Eric stuck the Boga Grip into the structure and discovered there was a huge
tako in it.

"I tried to get it out for awhile, but just could not do it so we called SteveL over... you know, the '
Crocodile Dundee' of the flats," explained Eric.

A stunned SteveT said SteveL came over and promptly stuck his hand into the hole.

"There is no way I would have done that," said SteveT. "And suddenly a long octopus arm starts crawling up SteveL's arm and the fight was on!"

"SteveL grabbed that sucker and ripped it out of the hole, said SteveT and soon "the tako was all over him, but SteveL calmly grabbed it and started gnawing on it.
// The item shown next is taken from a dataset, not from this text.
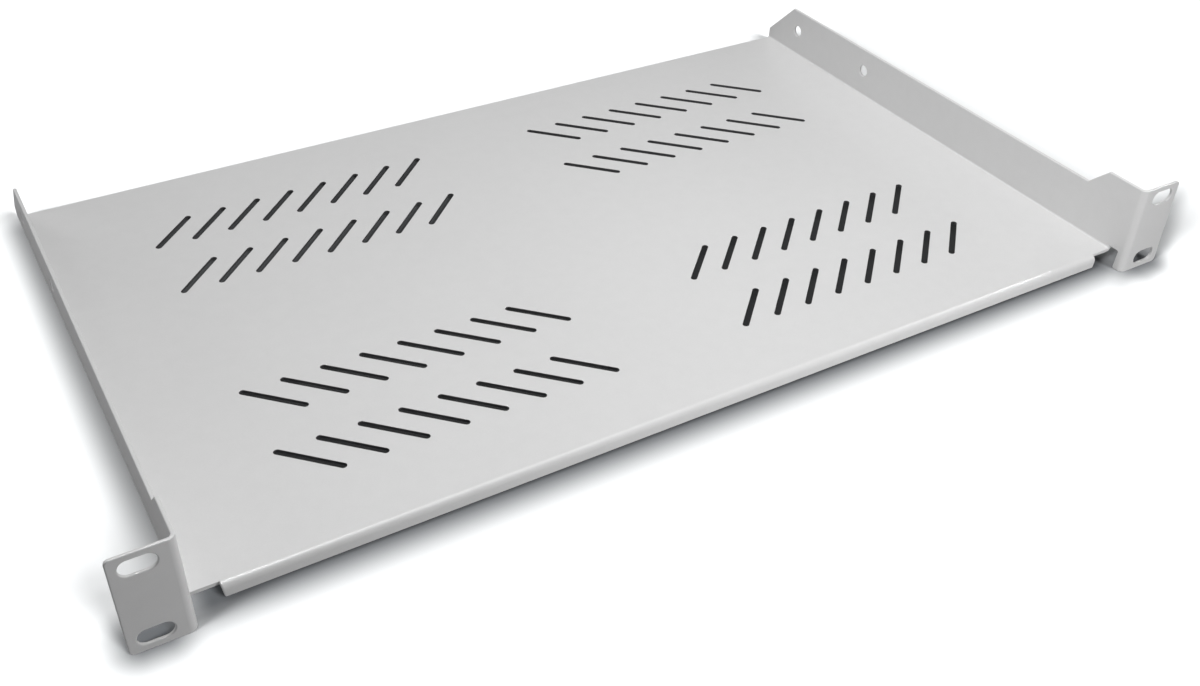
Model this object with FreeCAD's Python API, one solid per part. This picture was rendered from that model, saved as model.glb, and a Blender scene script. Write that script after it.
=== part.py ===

Eric and I were a little grossed out but I guess it's bite or be bitten."

SteveL was biting into a nerve bundle located between the octopus's eyes. Biting (or cutting) this area will instantly immobilize and kill the creature.
After it was subdued it was bagged and "dragged back to the beach" where SteveL proudly displayed the catch of the day, a 4 to 5 pound octopus which will become an island delicacy called tako poke. I wonder if Captain Nemo knew about this biting thing?

EQUIPMENT: Boga Grip (to make sure it was an octopus in the hole), your bare hands for fighting and a good set of teeth for subduing the feisty critter.